There was a particularly delightful sequence of four balls during which Tendulkar flicked fast, full-length deliveries from Morkel either side of square-leg before paddle-sweeping Harris. Sehwag and Tendulkar looked to consolidate India’s position after tea, adding 99 in 25.2 overs without doing anything out of the ordinary.

Beginning of the slide

But just as it seemed that India would succeed where South Africa had failed on Sunday, Duminy lulled Sehwag into a loose drive.

Harris, who was wided 12 times for his negative line, switched to around the wicket to have Tendulkar caught at slip. Steyn then discomfited S. Badrinath with reverse swing before putting a vicious off-cutter through him. An over later the Indian batsmen took the umpires’ offer of light.

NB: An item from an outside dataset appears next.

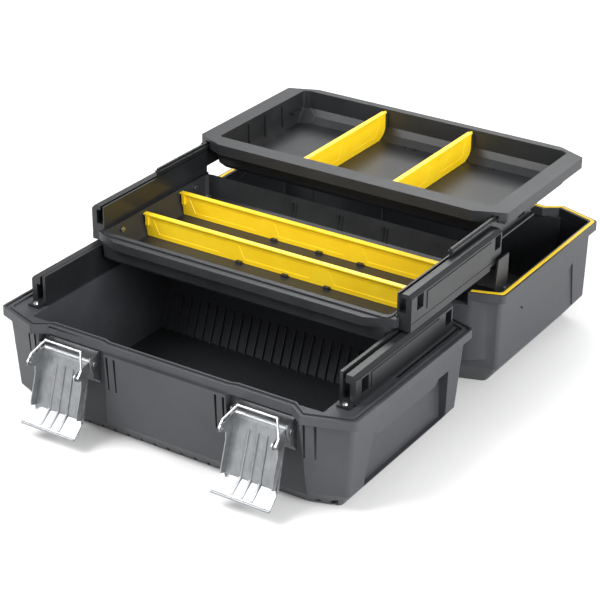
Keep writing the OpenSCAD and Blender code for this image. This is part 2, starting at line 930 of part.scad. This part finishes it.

South Africa — 1st innings: G. Smith b Zaheer 4 ( 12b, 1x4), A. Petersen c  Dhoni b Zaheer 100 ( 164b, 16x4), H. Amla c Dhoni b Zaheer 114 ( 166b, 14x4, 1x6), J. Kallis c Laxman b Harbhajan 10 ( 26b, 1x4), A.B. de Villiers (run out) 12 ( 37b, 2x4), A. Prince lbw b Harbhajan 1 ( 8b), J.P. Duminy lbw b Harbhajan 0 ( 1b), D. Steyn lbw b Mishra 5 ( 37b), P. Harris c Dhoni b Ishant 1 ( 4b), W. Parnell lbw b Zaheer 12 ( 32b, 2x4), M. Morkel (not out) 11 ( 34b, 2x4); Extras (b-1, lb-4, nb-11, w-10): 26. Total (in 85 overs): 296.

Fall of wickets: 1-9 (Smith), 2-218 (Petersen), 3-229 (Amla), 4-251 (Kallis), 5-253 (Prince), 6-253 (Duminy), 7-254 (de Villiers), 8-255 (Harris), 9-261 (Steyn).

India bowling: Zaheer 22-5-90-4, Ishant 18-3-67-1, Mishra 21-3-70-1, Harbhajan 24-2-64-3.

India — 1st innings: G. Gambhir (run out) 25 ( 38b, 3x4), V. Sehwag c Prince b Duminy 165 ( 174b, 23x4, 2x6), M. Vijay c de Villiers b Morkel 7 ( 15b, 1x4), S. Tendulkar c Kallis b Harris 106 ( 206b, 12x4), V.V.S. Laxman (batting) 9 ( 20b, 2x4), S. Badrinath b Steyn 1 ( 8b), A. Mishra (batting) 1 ( 1b); Extras (b-5, lb-5, nb-6, w-12): 28. Total (for five wkts. in 76 overs): 342.

Fall of wickets: 1-73 (Gambhir), 2-82 (Vijay), 3-331 (Sehwag), 4-335 (Tendulkar), 5-336 (Badrinath).

South Africa bowling: Steyn 17-4-66-1, Morkel 15-1-80-1, Parnell 12-1-61-0, Kallis 7-0-24-0, Harris 24-1-97-1, Duminy 1-0-4-1.